## WHAT THE TASK ASKS
Check every line of the entries that follow, and copy the ones containing "axes".

## PROVIDED INFORMATION

(begin)

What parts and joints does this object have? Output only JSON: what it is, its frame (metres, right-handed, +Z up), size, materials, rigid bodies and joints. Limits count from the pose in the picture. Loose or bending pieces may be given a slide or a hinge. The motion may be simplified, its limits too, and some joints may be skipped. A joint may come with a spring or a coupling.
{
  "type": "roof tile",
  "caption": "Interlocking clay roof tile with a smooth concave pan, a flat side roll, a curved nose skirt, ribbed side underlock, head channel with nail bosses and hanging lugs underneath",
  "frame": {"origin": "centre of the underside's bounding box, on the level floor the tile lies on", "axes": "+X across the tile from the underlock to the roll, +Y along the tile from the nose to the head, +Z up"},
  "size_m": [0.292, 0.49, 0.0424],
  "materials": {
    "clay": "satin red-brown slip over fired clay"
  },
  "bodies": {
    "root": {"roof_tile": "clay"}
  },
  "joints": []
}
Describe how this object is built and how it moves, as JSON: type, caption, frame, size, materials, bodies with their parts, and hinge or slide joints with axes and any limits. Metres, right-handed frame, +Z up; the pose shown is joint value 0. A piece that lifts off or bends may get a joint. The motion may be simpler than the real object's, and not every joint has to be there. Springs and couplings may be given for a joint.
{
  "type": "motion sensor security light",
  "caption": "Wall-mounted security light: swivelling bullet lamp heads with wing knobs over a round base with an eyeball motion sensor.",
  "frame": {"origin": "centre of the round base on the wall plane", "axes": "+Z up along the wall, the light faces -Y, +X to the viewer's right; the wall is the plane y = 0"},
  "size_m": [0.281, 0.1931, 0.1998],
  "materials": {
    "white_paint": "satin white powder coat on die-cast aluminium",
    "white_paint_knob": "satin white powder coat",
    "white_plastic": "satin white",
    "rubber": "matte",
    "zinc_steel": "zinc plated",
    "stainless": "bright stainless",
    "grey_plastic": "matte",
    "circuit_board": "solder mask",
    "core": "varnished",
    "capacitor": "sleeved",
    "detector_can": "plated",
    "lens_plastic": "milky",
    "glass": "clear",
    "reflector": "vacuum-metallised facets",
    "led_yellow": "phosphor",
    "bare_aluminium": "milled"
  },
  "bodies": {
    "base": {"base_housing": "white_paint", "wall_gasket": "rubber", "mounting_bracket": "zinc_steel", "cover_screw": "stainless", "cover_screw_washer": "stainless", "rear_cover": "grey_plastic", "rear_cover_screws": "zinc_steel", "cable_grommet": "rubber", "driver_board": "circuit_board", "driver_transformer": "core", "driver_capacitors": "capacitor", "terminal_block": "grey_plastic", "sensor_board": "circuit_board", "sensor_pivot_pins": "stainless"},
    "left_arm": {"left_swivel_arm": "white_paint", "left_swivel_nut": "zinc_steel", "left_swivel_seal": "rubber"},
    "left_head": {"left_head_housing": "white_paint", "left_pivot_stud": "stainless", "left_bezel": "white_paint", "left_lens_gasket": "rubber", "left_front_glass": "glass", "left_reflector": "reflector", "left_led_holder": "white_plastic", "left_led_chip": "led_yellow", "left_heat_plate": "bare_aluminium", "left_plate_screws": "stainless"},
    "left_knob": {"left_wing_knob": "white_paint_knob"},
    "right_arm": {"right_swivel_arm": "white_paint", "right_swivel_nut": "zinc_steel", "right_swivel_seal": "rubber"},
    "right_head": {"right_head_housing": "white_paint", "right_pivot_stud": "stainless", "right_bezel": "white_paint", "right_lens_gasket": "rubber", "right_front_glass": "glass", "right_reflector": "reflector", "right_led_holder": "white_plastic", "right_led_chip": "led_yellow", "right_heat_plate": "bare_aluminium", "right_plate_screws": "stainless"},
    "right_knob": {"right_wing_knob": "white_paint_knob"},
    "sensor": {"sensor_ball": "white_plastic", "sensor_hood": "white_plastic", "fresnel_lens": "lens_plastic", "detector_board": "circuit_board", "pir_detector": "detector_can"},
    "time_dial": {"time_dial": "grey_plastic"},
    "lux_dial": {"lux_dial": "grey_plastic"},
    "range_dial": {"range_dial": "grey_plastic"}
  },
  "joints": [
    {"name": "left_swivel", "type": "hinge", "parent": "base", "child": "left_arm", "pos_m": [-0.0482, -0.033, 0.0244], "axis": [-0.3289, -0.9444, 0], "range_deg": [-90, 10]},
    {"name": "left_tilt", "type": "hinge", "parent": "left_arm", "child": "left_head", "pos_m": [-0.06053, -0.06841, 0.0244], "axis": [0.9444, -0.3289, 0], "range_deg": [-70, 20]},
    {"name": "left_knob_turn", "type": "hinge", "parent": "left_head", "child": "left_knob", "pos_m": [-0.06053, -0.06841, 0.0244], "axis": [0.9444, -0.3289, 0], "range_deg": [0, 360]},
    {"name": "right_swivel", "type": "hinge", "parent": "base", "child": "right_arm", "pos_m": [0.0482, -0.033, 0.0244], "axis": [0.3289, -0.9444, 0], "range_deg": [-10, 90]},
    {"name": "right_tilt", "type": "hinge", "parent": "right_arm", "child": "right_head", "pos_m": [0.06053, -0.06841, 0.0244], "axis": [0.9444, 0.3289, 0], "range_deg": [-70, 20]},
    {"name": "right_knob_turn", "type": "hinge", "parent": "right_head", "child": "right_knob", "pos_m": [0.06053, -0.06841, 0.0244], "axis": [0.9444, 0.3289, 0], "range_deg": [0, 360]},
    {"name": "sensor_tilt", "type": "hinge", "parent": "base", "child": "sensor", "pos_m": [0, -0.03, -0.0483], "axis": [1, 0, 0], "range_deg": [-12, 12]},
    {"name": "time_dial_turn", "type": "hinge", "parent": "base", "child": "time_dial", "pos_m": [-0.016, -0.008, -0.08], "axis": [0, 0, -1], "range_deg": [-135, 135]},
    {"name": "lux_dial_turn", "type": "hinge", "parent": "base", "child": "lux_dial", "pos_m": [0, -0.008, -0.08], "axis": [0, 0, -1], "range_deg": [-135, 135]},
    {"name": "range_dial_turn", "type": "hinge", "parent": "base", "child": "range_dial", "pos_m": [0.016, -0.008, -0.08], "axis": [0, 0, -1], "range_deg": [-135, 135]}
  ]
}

(end)
(begin)

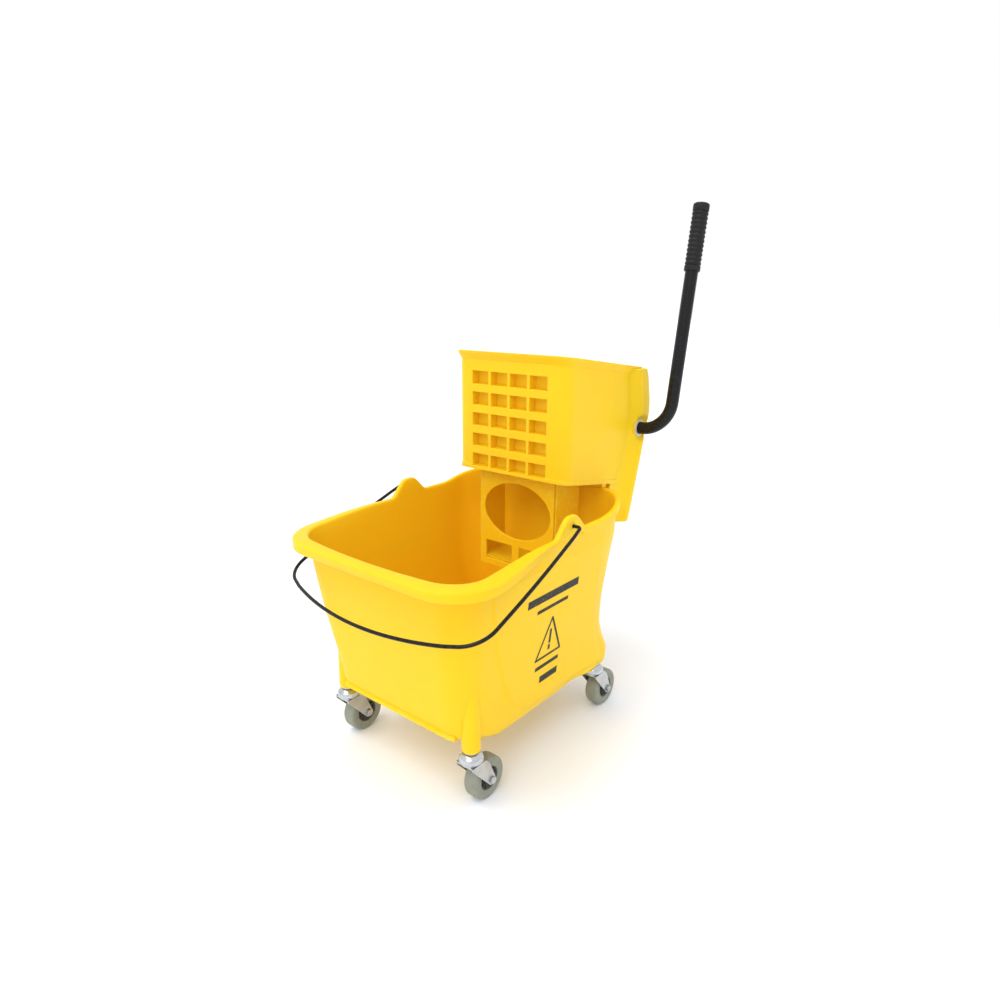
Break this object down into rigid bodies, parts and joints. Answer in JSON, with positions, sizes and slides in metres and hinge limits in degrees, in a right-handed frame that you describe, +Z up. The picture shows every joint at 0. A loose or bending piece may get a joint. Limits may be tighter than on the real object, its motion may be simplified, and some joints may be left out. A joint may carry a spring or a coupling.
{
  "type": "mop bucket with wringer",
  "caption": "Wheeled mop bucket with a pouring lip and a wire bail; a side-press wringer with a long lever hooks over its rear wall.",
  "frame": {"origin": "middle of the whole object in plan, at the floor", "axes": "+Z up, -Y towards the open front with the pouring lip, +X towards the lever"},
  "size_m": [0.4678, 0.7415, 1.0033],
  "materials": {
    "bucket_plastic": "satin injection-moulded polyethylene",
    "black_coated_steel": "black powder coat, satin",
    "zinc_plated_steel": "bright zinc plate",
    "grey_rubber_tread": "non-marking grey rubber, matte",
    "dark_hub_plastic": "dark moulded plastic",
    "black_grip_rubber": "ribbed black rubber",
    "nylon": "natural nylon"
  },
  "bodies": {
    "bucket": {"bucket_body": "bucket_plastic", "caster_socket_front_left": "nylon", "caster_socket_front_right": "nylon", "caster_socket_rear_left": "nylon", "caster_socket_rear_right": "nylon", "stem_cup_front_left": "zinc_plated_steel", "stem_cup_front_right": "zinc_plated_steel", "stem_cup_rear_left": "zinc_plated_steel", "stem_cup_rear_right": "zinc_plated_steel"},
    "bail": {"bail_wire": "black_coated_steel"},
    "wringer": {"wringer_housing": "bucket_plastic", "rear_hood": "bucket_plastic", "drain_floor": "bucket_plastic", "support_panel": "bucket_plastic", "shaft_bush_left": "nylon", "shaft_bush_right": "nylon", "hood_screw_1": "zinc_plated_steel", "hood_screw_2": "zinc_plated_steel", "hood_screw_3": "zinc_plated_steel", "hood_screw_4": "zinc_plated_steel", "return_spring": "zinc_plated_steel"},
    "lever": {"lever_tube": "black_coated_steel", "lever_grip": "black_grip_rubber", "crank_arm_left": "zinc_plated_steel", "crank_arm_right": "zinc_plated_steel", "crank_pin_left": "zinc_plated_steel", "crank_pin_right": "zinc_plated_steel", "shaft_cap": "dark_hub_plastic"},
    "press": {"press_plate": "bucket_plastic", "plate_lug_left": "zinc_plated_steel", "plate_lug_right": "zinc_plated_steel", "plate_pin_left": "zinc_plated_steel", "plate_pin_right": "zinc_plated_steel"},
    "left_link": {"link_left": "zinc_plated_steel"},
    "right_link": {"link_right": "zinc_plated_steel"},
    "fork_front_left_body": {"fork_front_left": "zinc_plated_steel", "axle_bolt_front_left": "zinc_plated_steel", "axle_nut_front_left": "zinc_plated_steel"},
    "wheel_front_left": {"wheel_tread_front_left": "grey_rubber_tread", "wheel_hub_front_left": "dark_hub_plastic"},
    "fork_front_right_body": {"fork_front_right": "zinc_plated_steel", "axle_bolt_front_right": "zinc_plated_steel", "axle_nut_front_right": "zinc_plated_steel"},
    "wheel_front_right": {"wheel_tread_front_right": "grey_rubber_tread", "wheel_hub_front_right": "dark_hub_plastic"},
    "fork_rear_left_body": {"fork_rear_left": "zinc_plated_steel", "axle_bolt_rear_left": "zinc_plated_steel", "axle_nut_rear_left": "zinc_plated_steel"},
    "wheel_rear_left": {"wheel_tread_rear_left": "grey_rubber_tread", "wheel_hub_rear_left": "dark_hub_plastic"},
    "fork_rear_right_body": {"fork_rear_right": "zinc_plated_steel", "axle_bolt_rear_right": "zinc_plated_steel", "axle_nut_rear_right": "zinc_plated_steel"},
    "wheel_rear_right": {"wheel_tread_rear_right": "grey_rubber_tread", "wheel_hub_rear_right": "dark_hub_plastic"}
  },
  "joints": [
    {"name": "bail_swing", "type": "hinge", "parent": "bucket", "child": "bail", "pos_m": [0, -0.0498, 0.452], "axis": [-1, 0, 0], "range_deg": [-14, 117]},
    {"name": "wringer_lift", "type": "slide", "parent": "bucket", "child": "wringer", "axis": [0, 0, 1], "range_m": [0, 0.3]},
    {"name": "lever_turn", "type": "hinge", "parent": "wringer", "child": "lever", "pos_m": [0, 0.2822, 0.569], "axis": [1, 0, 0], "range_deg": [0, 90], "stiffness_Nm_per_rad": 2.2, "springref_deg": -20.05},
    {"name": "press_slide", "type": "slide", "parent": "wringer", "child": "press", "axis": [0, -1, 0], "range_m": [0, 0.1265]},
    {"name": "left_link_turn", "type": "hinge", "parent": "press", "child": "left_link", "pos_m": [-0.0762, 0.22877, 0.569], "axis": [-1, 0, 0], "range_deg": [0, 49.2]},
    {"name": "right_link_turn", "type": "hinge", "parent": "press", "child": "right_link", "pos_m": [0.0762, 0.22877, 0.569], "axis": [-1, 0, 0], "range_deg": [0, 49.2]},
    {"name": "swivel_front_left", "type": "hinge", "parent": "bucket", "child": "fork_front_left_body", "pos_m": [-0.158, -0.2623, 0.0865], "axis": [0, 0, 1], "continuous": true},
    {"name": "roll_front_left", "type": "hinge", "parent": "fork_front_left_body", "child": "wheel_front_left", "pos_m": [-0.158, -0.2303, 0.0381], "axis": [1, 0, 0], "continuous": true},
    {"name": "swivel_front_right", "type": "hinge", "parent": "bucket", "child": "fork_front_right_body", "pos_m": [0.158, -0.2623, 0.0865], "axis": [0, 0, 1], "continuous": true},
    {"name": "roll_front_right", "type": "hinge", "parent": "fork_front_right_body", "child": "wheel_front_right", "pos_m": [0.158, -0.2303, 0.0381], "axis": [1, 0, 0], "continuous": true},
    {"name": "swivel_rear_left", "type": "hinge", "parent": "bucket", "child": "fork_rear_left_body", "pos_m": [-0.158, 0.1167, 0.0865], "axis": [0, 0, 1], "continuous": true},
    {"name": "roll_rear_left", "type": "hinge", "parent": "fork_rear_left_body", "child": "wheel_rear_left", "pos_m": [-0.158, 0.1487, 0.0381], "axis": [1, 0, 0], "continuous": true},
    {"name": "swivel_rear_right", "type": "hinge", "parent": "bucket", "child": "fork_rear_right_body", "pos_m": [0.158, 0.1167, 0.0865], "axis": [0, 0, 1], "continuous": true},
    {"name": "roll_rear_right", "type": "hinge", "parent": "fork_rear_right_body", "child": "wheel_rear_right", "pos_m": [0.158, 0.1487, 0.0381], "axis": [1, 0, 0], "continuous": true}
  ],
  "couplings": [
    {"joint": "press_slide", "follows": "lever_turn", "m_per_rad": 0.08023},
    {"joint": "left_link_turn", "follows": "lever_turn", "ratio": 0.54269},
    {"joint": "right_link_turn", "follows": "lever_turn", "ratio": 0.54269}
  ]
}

(end)

## OUTPUT
  "frame": {"origin": "centre of the underside's bounding box, on the level floor the tile lies on", "axes": "+X across the tile from the underlock to the roll, +Y along the tile from the nose to the head, +Z up"},
Describe how this object is built and how it moves, as JSON: type, caption, frame, size, materials, bodies with their parts, and hinge or slide joints with axes and any limits. Metres, right-handed frame, +Z up; the pose shown is joint value 0. A piece that lifts off or bends may get a joint. The motion may be simpler than the real object's, and not every joint has to be there. Springs and couplings may be given for a joint.
  "frame": {"origin": "centre of the round base on the wall plane", "axes": "+Z up along the wall, the light faces -Y, +X to the viewer's right; the wall is the plane y = 0"},
  "frame": {"origin": "middle of the whole object in plan, at the floor", "axes": "+Z up, -Y towards the open front with the pouring lip, +X towards the lever"},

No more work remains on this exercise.